⟨
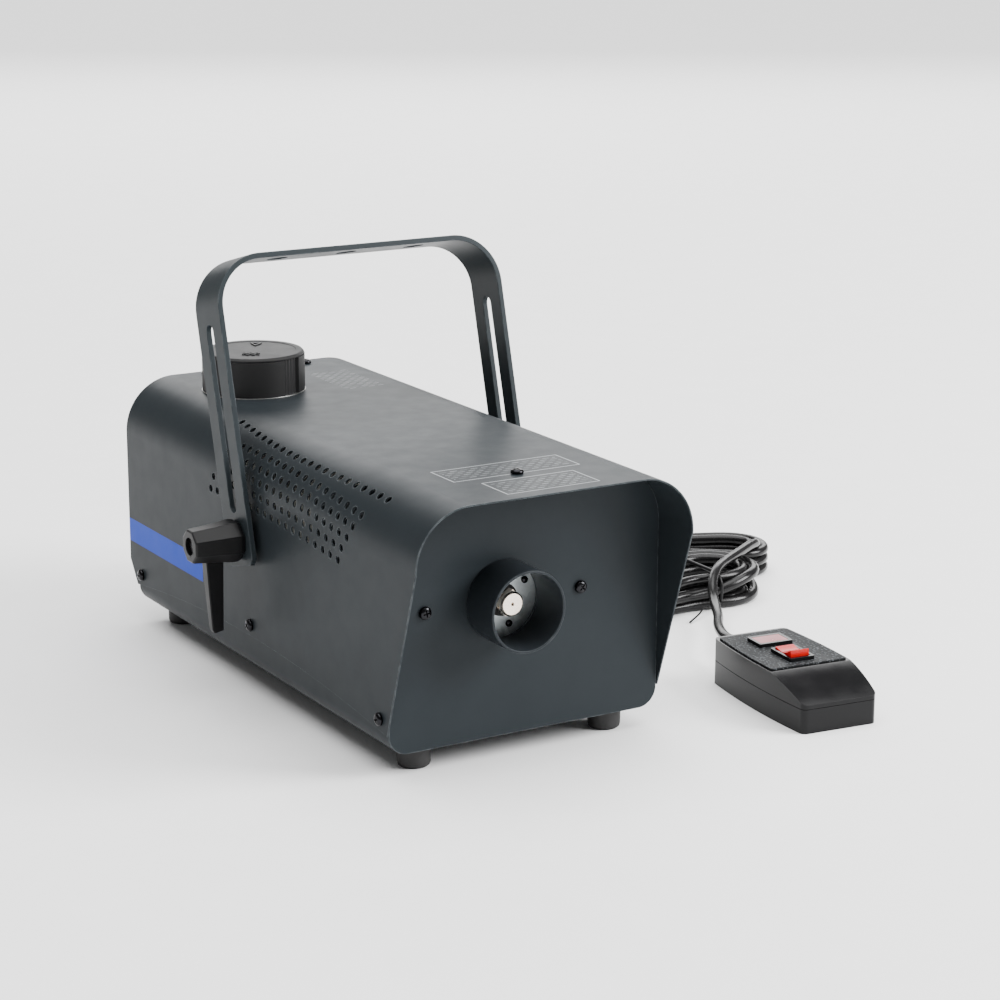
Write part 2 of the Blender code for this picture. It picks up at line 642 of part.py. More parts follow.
REMOTE_HANK = {"at": (0.266, 0.087), "turn": -29.9, "length": 0.115, "cable": REMOTE_CABLE}
MAINS_HANK = {"at": (0.217, 0.0297), "turn": 0, "length": 0.126, "cable": MAINS_CABLE}
HANK_WIDTH = 8.2  # in cable diameters
HANK_LAYERS = 3

# From the remote control's strain relief over the mains hank to its own hank.
REMOTE_FRONT_ROUTE = [
    (0.17665, -0.0936, 0.0160),
    (0.1780, -0.0860, 0.0159),
    (0.1840, -0.0735, 0.0147),
    (0.1930, -0.0600, 0.0125),
    (0.2030, -0.0470, 0.0108),
    (0.2110, -0.0330, 0.0106),
    (0.2170, -0.0210, 0.0128),
    (0.2215, -0.0125, 0.0170),
    (0.2270, -0.0050, 0.0220),
    (0.2360, 0.0035, 0.0252),
    (0.2500, 0.0145, 0.0252),
    (0.2720, 0.0290, 0.0250),
    (0.2880, 0.0400, 0.0245),
    (0.2980, 0.0480, 0.0222),
]
# From that hank round behind the machine to the socket in the rear panel.
REMOTE_REAR_ROUTE = [
    (0.2328, 0.1312, 0.0030),
    (0.2220, 0.1385, 0.0030),
    (0.2120, 0.1500, 0.0030),
    (0.2060, 0.1680, 0.0030),
    (0.1990, 0.1900, 0.0030),
    (0.1790, 0.2140, 0.0030),
    (0.1500, 0.2290, 0.0030),
    (0.1150, 0.2380, 0.0030),
    (0.0750, 0.2430, 0.0032),
    (0.0400, 0.2450, 0.0050),
    (0.0120, 0.2430, 0.0140),
    (-0.0080, 0.2350, 0.0270),
    (-0.0170, 0.2245, 0.0370),
    (-0.0199, 0.2120, 0.0418),
    (-0.0200, 0.2042, 0.0420),
]
# From the cable gland down to the floor and forward to the mains hank.
MAINS_REAR_ROUTE = [
    (0.0550, 0.1879, 0.0380),
    (0.0551, 0.1945, 0.0377),
    (0.0570, 0.2050, 0.0325),
    (0.0620, 0.2140, 0.0235),
    (0.0705, 0.2200, 0.0138),
    (0.0820, 0.2215, 0.0070),
    (0.0960, 0.2165, 0.0040),
    (0.1080, 0.2050, 0.0035),
    (0.1180, 0.1880, 0.0035),
    (0.1240, 0.1680, 0.0035),
    (0.1270, 0.1450, 0.0035),
    (0.1275, 0.1150, 0.0035),
    (0.1280, 0.0900, 0.0035),
    (0.1330, 0.0710, 0.0035),
    (0.1450, 0.0585, 0.0035),
    (0.1600, 0.0550, 0.0035),
]
# From the mains hank to the plug.
MAINS_PLUG_ROUTE = [
    (0.1600, 0.0045, 0.0035),
    (0.1480, 0.0045, 0.0037),
    (0.1350, 0.0035, 0.0050),
    (0.1225, 0.0000, 0.0085),
    (0.1130, -0.0060, 0.0135),
    (0.1068, -0.0140, 0.0175),
    (0.1051, -0.0215, 0.0190),
    (0.1050, -0.0260, 0.0190),
]
PLUG_AT = (0.105, -0.0265, 0.019)


def make_hank(name, hank, parent, finish):
    cable = hank["cable"]
    width = HANK_WIDTH * cable
    half = hank["length"] / 2 - width / 2
    outline = [*arc((half, 0), width / 2, -90, 90, 12), *arc((-half, 0), width / 2, 90, 270, 12)]
    at = (*hank["at"], 0)
    turn = (0, 0, math.radians(hank["turn"]))
    solid = slab(name, [outline], 0, HANK_LAYERS * cable, "Z", parent, finish, at, turn)
    soften(solid, 0.4 * cable, 2, 60)


def make_cables(machine, cable_black, black_plastic, steel):
    tube("remote_cord_front", REMOTE_FRONT_ROUTE, REMOTE_CABLE / 2, machine, cable_black)
    make_hank("remote_hank", REMOTE_HANK, machine, cable_black)
    tube("remote_cord_rear", REMOTE_REAR_ROUTE, REMOTE_CABLE / 2, machine, cable_black)
    tube("mains_cord_rear", MAINS_REAR_ROUTE, MAINS_CABLE / 2, machine, cable_black)
    make_hank("mains_hank", MAINS_HANK, machine, cable_black)
    tube("mains_cord_plug", MAINS_PLUG_ROUTE, MAINS_CABLE / 2, machine, cable_black)

    backward = (-math.pi / 2, 0, 0)
    behind = PANEL_Y + GAP

    def fitting(name, at, profile, finish, offset=0.0):
        x, z, _ = REAR_FITTINGS[at]
        turned(name, profile, machine, finish, (x, behind + offset, z), backward, 20)

    gland = [(0, 0.030), (0.0042, 0.030), (0.0058, 0.007), (0.0085, 0.006), (0.0085, 0), (0, 0)]
    fitting("mains_gland", "mains", gland, black_plastic)
    fitting("fuse_holder", "fuse", [(0, 0.004), (0.0082, 0.004), (0.0085, 0), (0, 0)], black_plastic)
    fuse_cap = [(0, 0.0075), (0.0058, 0.0075), (0.0064, 0.0065), (0.0064, 0), (0, 0)]
    fitting("fuse_cap", "fuse", fuse_cap, black_plastic, 0.004 + GAP)
    fitting("remote_socket", "remote", [(0, 0.004), (0.0105, 0.004), (0.011, 0), (0, 0)], steel)
    connector = [(0, 0.042), (0.0036, 0.042), (0.0055, 0.026), (0.0085, 0.025), (0.009, 0), (0, 0)]
    fitting("remote_connector", "remote", connector, black_plastic, 0.004 + GAP)

    body = [(0, 0.054), (0.0170, 0.054), (0.0185, 0.0525), (0.0185, 0.033), (0.0120, 0.022), (0.0068, 0.019)]
    body += [(0.0046, 0), (0, 0)]
    forward = (math.pi / 2, 0, 0)
    plug = turned("mains_plug", body, machine, black_plastic, PLUG_AT, forward, 24)
    pin_y = PLUG_AT[1] - 0.062
    pins = [(PLUG_AT[0] + x, pin_y, PLUG_AT[2]) for x in (-0.0095, 0.0095)]
    combine(plug, pegs("plug_pins", pins, 0.0024, 0.022, "Y", machine), "UNION")


def main():
    clear_scene()
    paint = material("grey_powder_coat", (0.075, 0.090, 0.100), 0.42)
    black_steel = material("black_steel", (0.02, 0.02, 0.022), 0.35, 0.8)
    zinc = material("galvanised_steel", (0.55, 0.58, 0.58), 0.40, 1.0)
    aluminium = material("cast_aluminium", (0.60, 0.60, 0.60), 0.50, 1.0)
    nickel = material("nickel_plated_brass", (0.82, 0.78, 0.70), 0.25, 1.0)
    black_plastic = material("black_plastic", (0.020, 0.020, 0.022), 0.45)
    remote_plastic = material("remote_plastic", (0.022, 0.022, 0.023), 0.35)
    label_grey = material("remote_label_grey", (0.10, 0.11, 0.11), 0.60)
    tank_plastic = material("tank_plastic", (0.75, 0.75, 0.70), 0.40)
    pump_plastic = material("pump_plastic", (0.55, 0.10, 0.07), 0.50)
    board_green = material("board_green", (0.03, 0.16, 0.07), 0.45)
    rubber = material("foot_rubber", (0.025, 0.023, 0.024), 0.80)
    hose_rubber = material("hose_silicone", (0.55, 0.16, 0.08), 0.50)
    cable_black = material("cable_jacket", (0.022, 0.021, 0.022), 0.38)
    red_glow = material("red_rocker", (0.55, 0.03, 0.02), 0.25)
    red_lamp = material("red_lamp", (0.45, 0.06, 0.06), 0.30)

    machine = empty("machine", None, MACHINE_AT)
    make_case(machine, paint, zinc)
    make_screws(machine, black_steel)
    make_feet(machine, rubber)
    make_heater(machine, paint, zinc, aluminium, nickel, black_plastic)
    make_tank(machine, tank_plastic, black_plastic, rubber)
    make_pump(machine, pump_plastic, black_steel, hose_rubber, board_green)
    make_yoke(machine, paint, black_plastic, black_steel)
    make_remote(machine, remote_plastic, label_grey, red_glow, red_lamp, black_plastic)
    make_cables(machine, cable_black, black_plastic, black_steel)


main()
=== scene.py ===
"""The looks of the small stage fog machine: its camera, cables, finer pieces, finishes and studio.

Pieces are made in the machine's own frame, or the yoke's or remote control's, in metres, and then
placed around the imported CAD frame. Angles are in degrees.
"""

from math import cos, pi, radians, sin

import bmesh
import bpy
from mathutils import Matrix, Vector


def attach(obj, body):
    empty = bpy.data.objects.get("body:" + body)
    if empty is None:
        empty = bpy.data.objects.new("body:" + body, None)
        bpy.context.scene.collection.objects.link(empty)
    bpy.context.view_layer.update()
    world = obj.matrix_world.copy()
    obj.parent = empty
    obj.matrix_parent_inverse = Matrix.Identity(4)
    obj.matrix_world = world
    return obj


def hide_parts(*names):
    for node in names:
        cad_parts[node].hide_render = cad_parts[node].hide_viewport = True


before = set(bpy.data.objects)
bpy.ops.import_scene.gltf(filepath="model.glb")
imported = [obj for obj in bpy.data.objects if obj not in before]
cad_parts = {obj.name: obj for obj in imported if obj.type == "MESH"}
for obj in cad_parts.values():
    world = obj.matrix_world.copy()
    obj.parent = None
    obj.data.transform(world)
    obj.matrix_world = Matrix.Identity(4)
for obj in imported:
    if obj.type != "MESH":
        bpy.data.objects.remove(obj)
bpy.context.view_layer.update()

MACHINE_AT = Vector((-0.03955, 0.02176, 0.0))
GAP = 0.0003

# Case
HALF_WIDTH = 0.0825
TOP = 0.1478
TOP_RADIUS = 0.0314
BEND_X = HALF_WIDTH - TOP_RADIUS
BEND_Z = TOP - TOP_RADIUS
SHEET = 0.001
PANEL_Y = 0.15725
VISOR_Y = -0.1875
VISOR_KNEE = 0.11575
TAIL_Y = 0.1673
TAIL_KNEE = 0.0379
HOOD_LOW = 0.0239
ARCH = 0.0101
PAN_BOTTOM = 0.01265

# Nozzle
NOZZLE_X = -0.0145
NOZZLE_Z = 0.086
TUBE_RADIUS = 0.02175
TUBE_WALL = 0.0015
TUBE_LENGTH = 0.0257

# Tank cap
CAP_AT = (-0.0263, 0.1072)
CAP_RADIUS = 0.03
CAP_BOTTOM = TOP + 0.0005
CAP_TOP = 0.1712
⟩
From the first line of the data through the line with "HANK_LAYERS = 3", quote each line exactly and add nothing else.

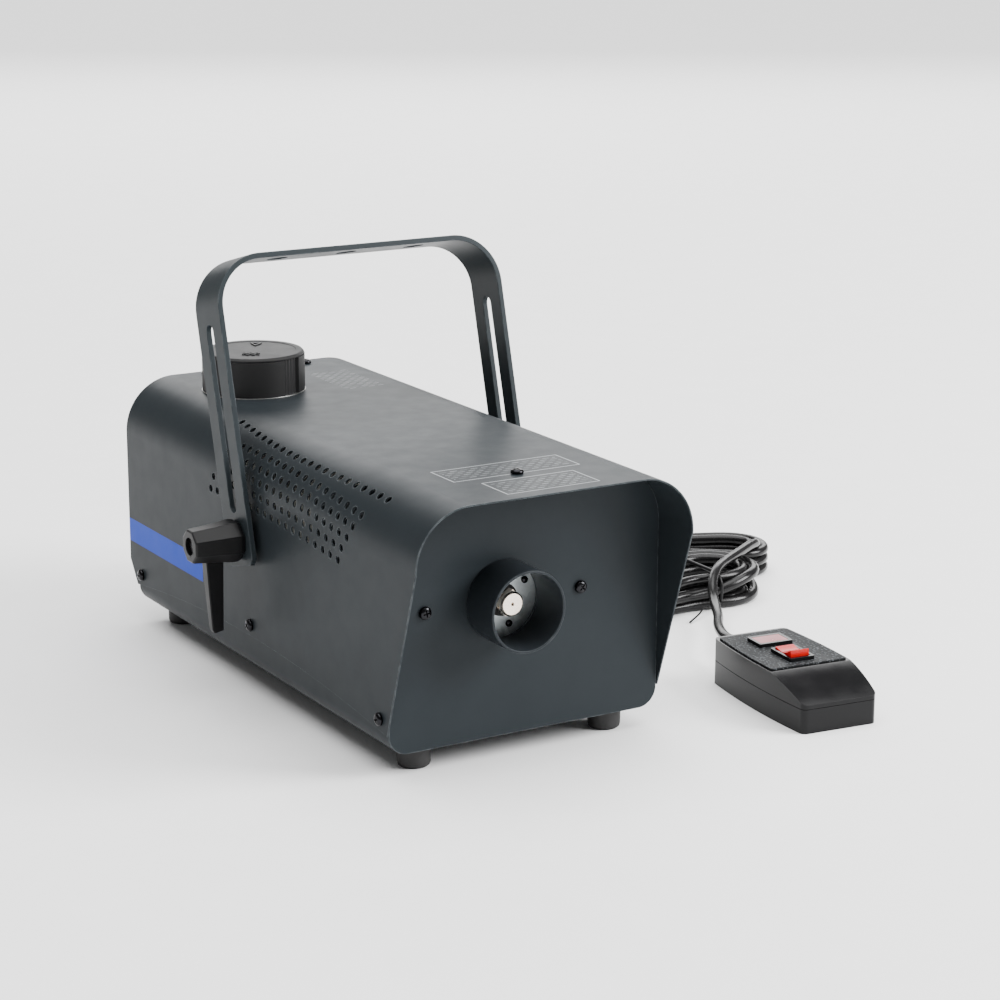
Write part 2 of the Blender code for this picture. It picks up at line 642 of part.py. More parts follow.
REMOTE_HANK = {"at": (0.266, 0.087), "turn": -29.9, "length": 0.115, "cable": REMOTE_CABLE}
MAINS_HANK = {"at": (0.217, 0.0297), "turn": 0, "length": 0.126, "cable": MAINS_CABLE}
HANK_WIDTH = 8.2  # in cable diameters
HANK_LAYERS = 3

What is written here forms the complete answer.